The analytical data you get from a power meter is the next biggest benefit. As we will discuss, there can be some technical issues with power meters in general, and that can affect data analysis but in general terms, power readings and averages allow you to view trends over time. When you feel fresh in training, chasing Strava KOM’s or in fast group rides, power readings from these days can tell a story. Analyzing 5–20-minute peak power outputs for certain training rides can give you an idea of whether your getting stronger for those time durations or not. Compare the power of the day with how you felt to gain more insight on the ride. Analyzing weeks, months and even seasons of peak power averages against each other is another good way to view strength gains and losses for a specific period. Let’s say you compare the base season of your current season - January through march to the same time the year prior. This lets you know whether your power averages, such as your 20–60-minute averages are up or down compared to the previous base season. You can then dive in further to see why, analyzing changes in training that worked, what didn’t and more.

Pacing in a Race    

Using power to pace in a race will vary by event type. It’s hard to use power on a technical mountain bike course. If you’re looking at the power meter you may not be able to dodge the tree or rock coming at you, plus technical terrain and drops can cause power spikes. But if within that same race there is a long steady hard packed dirt climb, then a power goal may be a benefit. A time trial on the bike is one of the best places for a power goal due to its simplicity. If you’re racing a flat ten-mile time trial, knowing It's going to take around 30 minutes, and you also know your current peak power output for 30 minutes, then that peak power average can be used as a great guide and a good place to start the race.
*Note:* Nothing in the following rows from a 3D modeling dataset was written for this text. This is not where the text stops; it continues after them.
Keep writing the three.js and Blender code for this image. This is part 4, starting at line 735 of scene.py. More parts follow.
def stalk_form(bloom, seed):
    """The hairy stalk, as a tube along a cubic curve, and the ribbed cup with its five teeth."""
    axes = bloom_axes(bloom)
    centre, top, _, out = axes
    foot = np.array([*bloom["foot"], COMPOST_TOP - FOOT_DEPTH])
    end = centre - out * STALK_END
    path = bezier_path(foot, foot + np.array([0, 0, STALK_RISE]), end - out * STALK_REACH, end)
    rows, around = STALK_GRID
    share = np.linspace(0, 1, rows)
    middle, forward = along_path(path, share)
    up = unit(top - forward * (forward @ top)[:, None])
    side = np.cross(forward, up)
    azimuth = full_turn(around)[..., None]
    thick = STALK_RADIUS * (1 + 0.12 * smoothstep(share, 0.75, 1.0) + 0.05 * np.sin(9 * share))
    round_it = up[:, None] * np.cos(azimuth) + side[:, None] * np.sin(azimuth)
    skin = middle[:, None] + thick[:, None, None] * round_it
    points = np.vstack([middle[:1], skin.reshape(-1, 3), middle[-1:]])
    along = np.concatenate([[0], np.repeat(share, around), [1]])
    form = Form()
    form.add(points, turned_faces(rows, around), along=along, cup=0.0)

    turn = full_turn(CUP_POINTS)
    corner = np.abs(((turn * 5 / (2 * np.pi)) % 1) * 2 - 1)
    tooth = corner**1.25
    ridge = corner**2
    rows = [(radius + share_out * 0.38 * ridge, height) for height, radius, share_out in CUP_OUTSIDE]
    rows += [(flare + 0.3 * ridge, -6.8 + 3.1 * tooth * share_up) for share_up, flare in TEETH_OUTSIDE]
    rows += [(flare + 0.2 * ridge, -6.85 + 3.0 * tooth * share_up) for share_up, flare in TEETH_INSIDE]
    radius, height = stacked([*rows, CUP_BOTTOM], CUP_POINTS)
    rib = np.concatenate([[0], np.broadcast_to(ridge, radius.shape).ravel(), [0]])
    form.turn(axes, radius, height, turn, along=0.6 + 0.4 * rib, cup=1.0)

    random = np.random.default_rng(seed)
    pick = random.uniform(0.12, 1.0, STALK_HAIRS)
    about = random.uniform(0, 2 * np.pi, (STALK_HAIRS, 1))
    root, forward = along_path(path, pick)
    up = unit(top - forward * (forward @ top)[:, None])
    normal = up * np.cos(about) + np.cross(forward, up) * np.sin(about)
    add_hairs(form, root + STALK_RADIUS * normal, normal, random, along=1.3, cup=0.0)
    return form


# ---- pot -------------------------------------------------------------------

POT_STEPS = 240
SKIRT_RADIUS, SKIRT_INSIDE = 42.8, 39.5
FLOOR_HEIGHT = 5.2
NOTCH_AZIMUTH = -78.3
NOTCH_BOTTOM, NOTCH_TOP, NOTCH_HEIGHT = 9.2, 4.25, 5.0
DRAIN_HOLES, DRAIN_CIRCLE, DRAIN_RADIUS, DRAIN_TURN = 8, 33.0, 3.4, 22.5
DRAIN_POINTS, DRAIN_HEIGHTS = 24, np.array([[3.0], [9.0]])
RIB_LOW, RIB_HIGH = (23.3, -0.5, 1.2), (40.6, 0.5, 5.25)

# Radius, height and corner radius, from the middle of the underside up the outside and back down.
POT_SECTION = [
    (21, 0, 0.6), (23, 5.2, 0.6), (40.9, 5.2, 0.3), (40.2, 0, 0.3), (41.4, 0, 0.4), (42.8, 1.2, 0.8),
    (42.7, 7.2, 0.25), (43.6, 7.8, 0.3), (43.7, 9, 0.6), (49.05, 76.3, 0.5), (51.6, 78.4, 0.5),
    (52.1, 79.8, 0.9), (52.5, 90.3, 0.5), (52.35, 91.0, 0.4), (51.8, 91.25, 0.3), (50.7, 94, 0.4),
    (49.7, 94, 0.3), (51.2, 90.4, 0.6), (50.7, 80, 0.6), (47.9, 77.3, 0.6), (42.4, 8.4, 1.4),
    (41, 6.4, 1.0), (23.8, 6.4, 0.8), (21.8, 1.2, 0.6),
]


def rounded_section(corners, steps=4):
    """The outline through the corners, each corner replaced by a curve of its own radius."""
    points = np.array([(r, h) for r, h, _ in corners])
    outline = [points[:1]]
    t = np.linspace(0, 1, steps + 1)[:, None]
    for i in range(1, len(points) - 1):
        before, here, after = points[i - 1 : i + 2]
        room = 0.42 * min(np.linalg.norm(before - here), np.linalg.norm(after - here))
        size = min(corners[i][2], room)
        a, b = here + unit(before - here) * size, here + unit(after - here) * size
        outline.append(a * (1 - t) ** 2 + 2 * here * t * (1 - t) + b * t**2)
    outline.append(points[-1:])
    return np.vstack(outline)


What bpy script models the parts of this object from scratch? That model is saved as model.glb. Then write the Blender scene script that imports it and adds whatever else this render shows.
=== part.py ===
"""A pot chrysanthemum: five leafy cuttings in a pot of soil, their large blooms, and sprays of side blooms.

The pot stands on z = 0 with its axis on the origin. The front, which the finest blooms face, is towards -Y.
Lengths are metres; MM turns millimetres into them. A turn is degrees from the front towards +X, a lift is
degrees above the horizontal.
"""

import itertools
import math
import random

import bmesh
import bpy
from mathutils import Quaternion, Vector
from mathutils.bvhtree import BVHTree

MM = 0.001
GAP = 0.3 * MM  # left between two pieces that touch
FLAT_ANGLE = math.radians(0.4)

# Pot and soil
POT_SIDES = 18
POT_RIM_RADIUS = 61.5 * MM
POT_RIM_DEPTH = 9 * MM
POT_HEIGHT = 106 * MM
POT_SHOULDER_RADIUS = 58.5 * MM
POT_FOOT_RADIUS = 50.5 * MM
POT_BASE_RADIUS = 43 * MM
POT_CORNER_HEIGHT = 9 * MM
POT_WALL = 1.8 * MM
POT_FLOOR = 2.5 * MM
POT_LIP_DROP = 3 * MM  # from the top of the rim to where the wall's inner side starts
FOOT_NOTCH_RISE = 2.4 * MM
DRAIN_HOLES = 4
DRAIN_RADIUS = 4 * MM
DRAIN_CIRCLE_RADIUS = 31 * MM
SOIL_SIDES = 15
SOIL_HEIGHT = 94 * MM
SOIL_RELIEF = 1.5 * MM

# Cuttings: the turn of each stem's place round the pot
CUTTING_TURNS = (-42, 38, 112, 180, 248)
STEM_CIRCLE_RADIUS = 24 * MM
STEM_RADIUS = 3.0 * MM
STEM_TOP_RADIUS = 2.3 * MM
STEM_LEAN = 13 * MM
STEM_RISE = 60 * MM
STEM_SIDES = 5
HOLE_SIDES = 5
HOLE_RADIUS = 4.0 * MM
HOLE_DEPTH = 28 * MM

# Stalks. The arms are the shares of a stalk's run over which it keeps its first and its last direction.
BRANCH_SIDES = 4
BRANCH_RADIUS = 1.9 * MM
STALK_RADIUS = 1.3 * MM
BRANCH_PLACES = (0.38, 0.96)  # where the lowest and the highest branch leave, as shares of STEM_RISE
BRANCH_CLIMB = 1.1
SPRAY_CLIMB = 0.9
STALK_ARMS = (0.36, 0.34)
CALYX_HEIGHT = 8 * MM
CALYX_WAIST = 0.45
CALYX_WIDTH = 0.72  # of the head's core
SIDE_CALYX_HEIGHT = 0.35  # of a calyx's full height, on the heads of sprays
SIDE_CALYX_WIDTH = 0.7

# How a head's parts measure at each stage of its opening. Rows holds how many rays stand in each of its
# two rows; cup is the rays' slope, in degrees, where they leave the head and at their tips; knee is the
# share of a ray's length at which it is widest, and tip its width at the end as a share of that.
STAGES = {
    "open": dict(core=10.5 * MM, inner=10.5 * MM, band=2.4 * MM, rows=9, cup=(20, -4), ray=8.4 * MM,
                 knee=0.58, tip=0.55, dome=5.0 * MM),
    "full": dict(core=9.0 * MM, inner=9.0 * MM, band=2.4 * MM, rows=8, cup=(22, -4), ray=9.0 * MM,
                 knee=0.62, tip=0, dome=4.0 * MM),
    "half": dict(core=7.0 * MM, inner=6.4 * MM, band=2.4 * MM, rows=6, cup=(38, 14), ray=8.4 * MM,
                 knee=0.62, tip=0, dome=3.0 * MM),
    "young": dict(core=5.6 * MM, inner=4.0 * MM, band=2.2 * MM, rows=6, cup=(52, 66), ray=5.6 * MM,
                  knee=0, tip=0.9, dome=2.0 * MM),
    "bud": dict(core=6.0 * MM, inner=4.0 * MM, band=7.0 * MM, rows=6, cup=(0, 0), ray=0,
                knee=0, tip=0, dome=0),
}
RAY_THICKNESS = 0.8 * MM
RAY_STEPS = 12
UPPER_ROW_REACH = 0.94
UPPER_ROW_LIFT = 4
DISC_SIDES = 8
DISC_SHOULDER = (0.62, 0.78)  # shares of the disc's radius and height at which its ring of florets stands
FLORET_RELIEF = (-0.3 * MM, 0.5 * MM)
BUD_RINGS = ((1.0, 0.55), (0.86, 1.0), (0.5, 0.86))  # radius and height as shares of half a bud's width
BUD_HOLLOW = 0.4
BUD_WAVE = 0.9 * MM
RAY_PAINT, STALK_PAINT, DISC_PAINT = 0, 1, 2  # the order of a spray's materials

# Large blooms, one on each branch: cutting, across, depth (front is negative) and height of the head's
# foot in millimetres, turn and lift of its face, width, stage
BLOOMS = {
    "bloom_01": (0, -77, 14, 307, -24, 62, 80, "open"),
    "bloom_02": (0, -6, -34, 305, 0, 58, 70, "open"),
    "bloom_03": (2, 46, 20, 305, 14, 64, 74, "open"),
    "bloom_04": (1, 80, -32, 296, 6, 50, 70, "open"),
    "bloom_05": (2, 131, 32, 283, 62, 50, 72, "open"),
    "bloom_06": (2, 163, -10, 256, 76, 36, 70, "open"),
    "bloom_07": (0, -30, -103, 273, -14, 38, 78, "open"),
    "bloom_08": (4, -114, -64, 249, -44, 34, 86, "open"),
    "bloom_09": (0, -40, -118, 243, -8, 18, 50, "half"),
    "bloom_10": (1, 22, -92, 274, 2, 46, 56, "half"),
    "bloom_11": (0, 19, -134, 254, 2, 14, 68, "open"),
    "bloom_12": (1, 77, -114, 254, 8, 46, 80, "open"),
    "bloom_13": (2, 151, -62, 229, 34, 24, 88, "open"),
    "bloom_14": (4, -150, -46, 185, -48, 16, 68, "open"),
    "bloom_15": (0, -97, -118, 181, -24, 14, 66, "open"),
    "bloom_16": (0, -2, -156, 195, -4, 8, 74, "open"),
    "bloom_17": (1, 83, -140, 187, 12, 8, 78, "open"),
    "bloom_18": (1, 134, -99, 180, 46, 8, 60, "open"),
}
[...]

Limitations of Cycling Power Meters

Reliability of the Power Meter

The reliability of the power meter is one of the biggest limitations. All power meters are manufactured differently and measure power in a different way. No two power meters are the same, from those on the bike to your smart trainer at home. In this article by bike tech guru, DC Rainmaker, he reviews the inconsistencies with the Shimano R9200P Power Meter. This is just one example, but power meters have had inconsistencies over time from pedal-based issues to the old hub-based power meters which were not as reliable due to wearing chain rings and chain stretching. A way to find the inconsistency of the power meter is to test them. Here DC Rainmaker provides a good guide to testing power meters and analyzing the results. When it comes to analyzing power data, any inconsistency will skew the results, making it hard to see gains or losses. One of the most common inconsistencies isn’t with any individual power meter but when a cyclist will train with multiple different power meters throughout a season and on varied terrain. This makes it harder to see the true trends throughout the year.    

Power is a Relative Measure of Fitness and Fatigue

While power is a great tool, it’s still relative to what’s happening inside the body. Heart rate, perceived effort, leg feel, motivation and form provide additional feedback, on top of power, to provide a full picture on how you feel for a given day or period. This bio feedback along with power can be referred to as the dashboard in training. Like getting in your car, the dashboard tells you what’s on and off and that will tell you whether to push through training or back off and rest. A good rule of thumb is to press on with training when 1-2 things are off, like low motivation and a lower responding heart rate but power, feel and form are right on. But when more than 2 things are off such as additionally having low power, and or bad form on the bike, you then back off the goals for the day.

Using power exclusively can be a true limiter. There are going to be days where you feel good and all things, including heart rate, perceived effort and more are all aligned and responding well in the warmup phase. You then get into an effort and follow power exclusively, nailing the FTP or sub threshold effort with a low perceived effort and heart rate 10-15 beats lower than normal. Let’s even say legs feel good and you can work the FTP efforts all day and for any duration. These are situations where you need to question whether you’re working hard enough. These are breakthrough moments where if relying on power alone, you can miss. This is why it is important to sync heart rate with power zones when fresh, so you know where you stand as far as working a Sub LT power or FTP number and heart rate range. This way you recognize when things are responding and easy and therefore need to up to intensity, surpassing the original power goal.  

Cycling power will always measure higher on a road bike and on a road. There is little give between a road cycling tire, inflated to 100 PSI, on asphalt, along with the bigger gears of a road bike. On the flip side, an off-road bike has bigger tires with more squish and that squish, along with the give between an off-road bike tires and dirt, produces a lower power reading on your monitor. It’s important to realize these nuances with power while analyzing it as there is more to power than just a number. Power is a great tool, but it is only one part of the full picture in training.